Je voudrais ajouter ici que s’il fallait choisir de ne pas parler de quelque chose, je dirais que l’on pourrait, sans le moindre risque, éviter de faire tous les exposés théoriques dont je viens de parler. Mais si nous exposons avec force tout ce qui tend à produire la foi et l’amour, si nous présentons ces vérités avec puissance et vigueur, elles tendront à produire la repentance, la foi, l’amour, l’humilité, la douceur, etc. La plupart du temps, nous pouvons nous attendre à ce que ces vertus soient produites dans toute leur pureté, sans que l’ont ait besoin d’expliquer en quoi elles consistent. Par exemple, en présentant Christ à une âme, celle-ci peut être conduite à croire en Lui, sans jamais avoir compris ce qu’était la foi véritable. En présentant le caractère de Dieu, on peut faire naître dans l’esprit de l’auditeur un véritable amour, sans que son intelligence saisisse quoi que ce soit de la nature de l’amour.

Ceci peut être vrai de toute autre grâce. De sorte qu’il vaut bien mieux se contenter de présenter les vérités qui tendent à produire ces grâces, en évitant de parler de leur nature philosophique. Ce n’est qu’ainsi que l’on parviendra à rendre les coeurs obéissants.

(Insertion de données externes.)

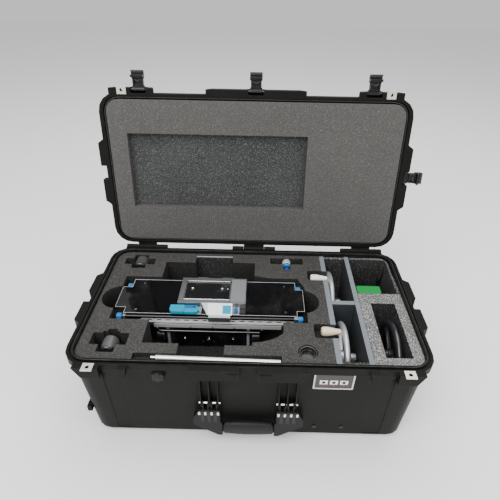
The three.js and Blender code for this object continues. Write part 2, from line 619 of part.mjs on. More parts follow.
/** A small knob with flats around it. */
function railKnob({ x, y }) {
  return join(rod("x", [x[0] + 1.5, x[1] - 1.5], [y, RAIL.z], 6.8, 8), rod("x", x, [y, RAIL.z], 5, 10));
}

for (const [name, sizes] of Object.entries(RAIL_KNOBS)) piece(`rail_knob_${name}`, railKnob(sizes), BLUE);

// ---- Carriage ----
const CARRIAGE = { x: [-168, -13], y: [-25, 63], z: [DECK.top + 0.5, 262] };
const SHELF = [CARRIAGE.z[0], CARRIAGE.z[0] + 1.4];

function carriage() {
  const [bottom, top] = CARRIAGE.z;
  const body = block(CARRIAGE.x, CARRIAGE.y, CARRIAGE.z);
  const wedge = prism(outline([[-24, bottom], [-50, bottom], [-50, 249], [-24, top]]), "x", [-125, -20]);
  const plan = outline([[-114, -24], [-98, -51], [-42, -51], [-42, -24]]);
  const apron = wedge.intersect(prism(plan, "z", [240, 270]));
  const tabs = [[-133, -107], [-73, -45]].map((x) => block(x, [62, 68], [253, 260]));
  const shelves = [[-142, -112], [-43, -26]].map((x) => block(x, [-46, -24], SHELF));
  const shoe = [
    block([-95, -46], [-58, -52.7], [235, 249]),
    block([-95, -46], [-58, -48], [bottom, 249]),
  ];
  const window = block([-155, -51], [-12, 51], [258, 270]);
  return cut(join(body, apron, tabs, shelves, shoe), window);
}

function lockLever() {
  const shape = new THREE.Shape();
  shape.moveTo(-128, -49.5);
  shape.absarc(-128, -38.5, 11, -Math.PI / 2, Math.PI / 2);
  shape.lineTo(-183, -28);
  shape.lineTo(-183, -44);
  shape.lineTo(-177, -49.5);
  return prism(shape, "z", [SHELF[1] + GAP, 257.5]);
}

piece("carriage", carriage(), SILVER);
piece("carriage_window", block([-154.6, -51.4], [-11.6, 50.6], [258 + GAP, 259.8]), GLOSS);
piece("lock_lever", lockLever(), BLUE);
piece("thumb_screw", join(
  rod("z", [SHELF[1] + GAP, 256], [-34, -38], 4.2, 12),
  rod("z", [255, 260], [-34, -38], 2.6, 12)), BLUE);

export default object;
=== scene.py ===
"""A camera slider kit in an open hard transit case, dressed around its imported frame.

The frame is in metres: +X runs to the right, +Y to the hinge and +Z up. Shapes here are worked out in
millimetres in the same axes, and turned into metres when a piece is made.
"""

import json
import logging
import math
from collections.abc import Iterable, Sequence
from dataclasses import dataclass, field
from enum import Enum
import bmesh
import bpy
from mathutils import Matrix, Vector


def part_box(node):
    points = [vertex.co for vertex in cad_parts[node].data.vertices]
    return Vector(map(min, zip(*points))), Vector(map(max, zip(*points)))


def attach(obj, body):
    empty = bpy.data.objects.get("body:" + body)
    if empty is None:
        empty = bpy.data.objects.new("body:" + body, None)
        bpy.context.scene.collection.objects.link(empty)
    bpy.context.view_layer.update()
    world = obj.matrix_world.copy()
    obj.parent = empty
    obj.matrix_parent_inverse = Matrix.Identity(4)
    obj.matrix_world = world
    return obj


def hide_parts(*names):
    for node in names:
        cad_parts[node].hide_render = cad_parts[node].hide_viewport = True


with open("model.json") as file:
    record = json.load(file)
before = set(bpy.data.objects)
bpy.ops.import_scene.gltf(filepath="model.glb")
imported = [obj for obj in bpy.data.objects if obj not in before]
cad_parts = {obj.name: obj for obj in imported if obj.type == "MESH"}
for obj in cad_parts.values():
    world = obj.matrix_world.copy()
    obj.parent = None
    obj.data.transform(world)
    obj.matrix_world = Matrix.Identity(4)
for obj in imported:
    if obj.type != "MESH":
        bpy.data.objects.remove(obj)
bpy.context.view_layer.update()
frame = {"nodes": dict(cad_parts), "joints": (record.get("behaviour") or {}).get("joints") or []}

LOG = logging.getLogger("slider_kit")
MM = 0.001

Pair = tuple[float, float]
Point = tuple[float, float, float]
Colour = tuple[float, float, float]


class Axis(Enum):
    """The axis that a form is turned about or drawn along."""

    X = "x"
    Y = "y"
    Z = "z"

    def point(self, along: float, u: float, v: float) -> Vector:
        """A point from its place along the axis and its other two coordinates in order.

        Args:
            along: the coordinate on this axis.
            u: the first of the other two coordinates.
            v: the second of the other two coordinates.

        Returns:
            The point in the frame's axes.
        """
        if self is Axis.X:
            return Vector((along, u, v))
        if self is Axis.Y:
            return Vector((u, along, v))
        return Vector((u, v, along))


class Side(Enum):
    """Left or right of the case's middle."""

    LEFT = -1
    RIGHT = 1

    @property
    def word(self) -> str:
        """The side's name in lower case."""
        return self.name.lower()


# ---- Forms ----


@dataclass(frozen=True)
class Room:
    """The box that a CAD node fills, in millimetres."""

    low: Vector
    high: Vector

    @classmethod
    def of(cls, node: str) -> "Room":
        """The box of one CAD node."""
        low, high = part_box(node)
        return cls(low / MM, high / MM)

    @property
    def centre(self) -> Vector:
        """The middle of the box."""
        return (self.low + self.high) / 2

    @property
    def size(self) -> Vector:
        """The box's three sizes."""
        return self.high - self.low


def closed_ring(corners: Sequence[Pair], radius: float, steps: int = 6) -> list[Pair]:
    """An outline whose convex and concave corners are rounded.

    Args:
        corners: the sharp corners in order.
        radius: the radius at each corner.
        steps: the number of flats in each round.

    Returns:
        The points of the rounded outline.
    """
    made: list[Pair] = []
    for k, corner in enumerate(corners):
        here = Vector(corner)
        before = Vector(corners[k - 1])
        after = Vector(corners[(k + 1) % len(corners)])
        reach = min(radius, (before - here).length / 2.1, (after - here).length / 2.1)
        start = here + (before - here).normalized() * reach
        end = here + (after - here).normalized() * reach
        for i in range(steps + 1):
            t = i / steps
            spot = start * (1 - t) ** 2 + here * 2 * t * (1 - t) + end * t**2
            made.append((spot.x, spot.y))
    return made


def rectangle(u: Pair, v: Pair, radius: float, steps: int = 6) -> list[Pair]:
    """A rectangle between two values on each axis, with round corners."""
    corners = [(u[0], v[0]), (u[1], v[0]), (u[1], v[1]), (u[0], v[1])]
    return closed_ring(corners, radius, steps)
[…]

En présentant la nature de la véritable religion, on réussira à détruire les faux espoirs de ceux qui se disent chrétiens depuis longtemps, mais qui ne le sont pas réellement, ainsi que les illusions de ceux qui se sont convertis d’une manière superficielle. Un tel langage permettra aussi à ceux qui recherchent la vérité de ne pas tomber dans l’erreur.

Je supplie mes frères qui cherchent à produire des réveils spirituels, de ne jamais oublier et de mettre en pratique cette importante vérité: l’Evangile doit être exposé dans toute sa puissance irrésistible et brûlante. Il doit être présenté comme une vérité qu’il est nécessaire de croire, jusqu’à ce que les grâces chrétiennes se manifestent. Dans vos prédications de réveil, vous ne devrez parler qu’occasionnellement des aspects théoriques de ces grâces. Notre devoir est de bien expliquer en quoi consiste la véritable religion, et de barrer la route aux fausses espérances.